Topography of the 400 km discontinuity from observations of long-period P400P phases

Abstract

SUMMARY New evidence is presented for lateral variation of the depth of upper mantle discontinuities. This evidence is derived from an analysis of amplitude of P400P phases (underside reflections from the 400 km discontinuity) for great circle paths with bounce points in the upper mantle near the Hawaii-Emperor hotspot chain. The data are long-period, from WWSSN, SRO and RSTN stations. The epicentral distance ranges from 95° to 115°, which ensures that no other major phases arrive in the time window of interest. Observed P400P amplitudes are compared with synthetic amplitudes for both a laterally homogeneous model and models including 3-D topography on the discontinuities. The observations permit models of topography that can be characterized by undulations of the 400 km discontinuity with wavelengths in the range 600–2000 km, and peak-to-peak amplitude of the order of 30–40 km.

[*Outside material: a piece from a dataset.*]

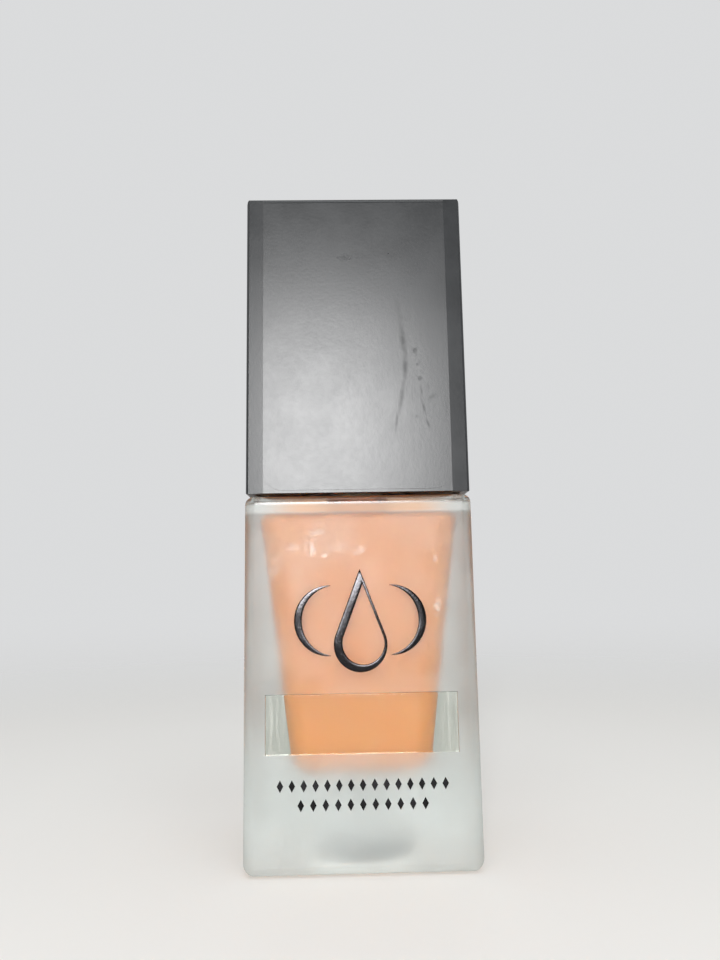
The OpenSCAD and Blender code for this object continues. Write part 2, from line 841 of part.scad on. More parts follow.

Such long-wavelength structure causes quite strong (de)focusing of PdP phases; synthetic PdP waveforms reveal that topography not only affects its amplitude, but also smears out the PdP wave, causing overlap between different PdP phases. This mechanism is proposed as the reason for the lack of well-developed PdP phases reported in the literature. The fact that the waveforms can be seriously distorted prohibits the use of PdP phases in a waveform inversion. The curvature of the discontinuity can be explained as the signature of convection currents crossing the discontinuity. Although the data cover the Hawaii hotspot, no signature of a plume structure can be detected in the data, probably because the resolving power of the data is too low.